Diah berharap aturan ini dapat membantu menyelesaikan angka kebutuhan perumahan (backlog) yang semakin tinggi seiring berjalannya waktu. Tingginya angka tersebut didongkrak tingkat pertumbuhan penduduk rata-rata nasional yang mencapai 1,49 % per tahun.

Ditambah lagi, adanya peningkatan konsentrasi penduduk di perkotaan sebesar 2,75 % per tahun. Bahkan diprediksi Indonesia akan mengalami bonus demografi pada tahun 2020-2030.

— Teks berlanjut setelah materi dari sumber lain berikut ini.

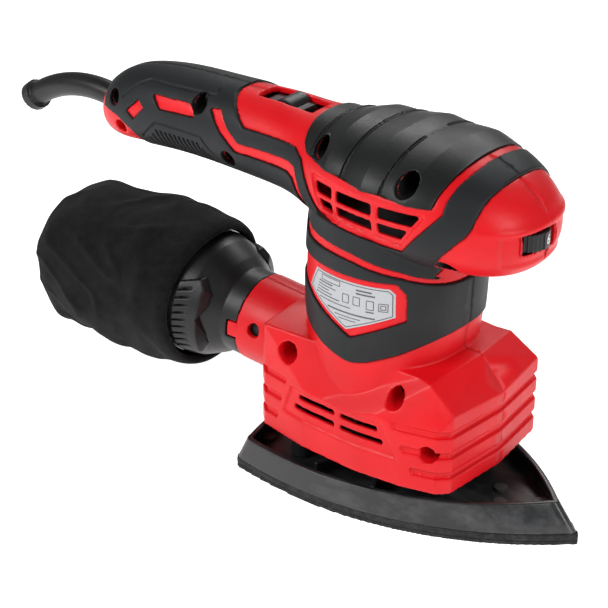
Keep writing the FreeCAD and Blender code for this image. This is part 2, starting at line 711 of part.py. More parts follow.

Sementara, angka backlog telah mencapai 13,5 juta unit pada 2015. Angka tersebut terus bertambah dengan kebutuhan rumah mencapai 800 ribu hingga satu juta unit per tahun.

"Backlog perumahan nasional akan semakin tinggi dari waktu ke waktu," kata Diah

Dirjen Penyediaan Perumahan Kementerian PUPR Syarif Burhanuddin mengatakan, angka pembangunan perumahan bagi MBR hingga saat ini baru mencapai 518.694 unit. Adapun, capaian perumahan untuk non MBR sebesar 104.650 unit.

"Capaian Satu Juta Rumah sampai saat ini 623.344 unit," kata Syarif.

Saat ini, pemerintah telah melakukan berbagai dukungan regulasi dan deregulasi untuk mendorong percepatan Program Satu Juta Rumah. Dukungan itu melalui UU Tapera, Inpres Nomor 3 Tahun 2015 tentang Penyederhanaan Perizinan, Paket Kebijakan Ekonomi Jilid XIII, PP Nomor 64 Tahun 2016, Permen PUPR Nomor 5 Tahun 2016 tentang IMB.

Syarif berharap berbagai dorongan regulasi tersebut dapat mendorong program Sejuta Rumah bisa terealisasi tanpa hambatan. "Saya melihat semakin lama ini akan lebih baik lagi," kata dia.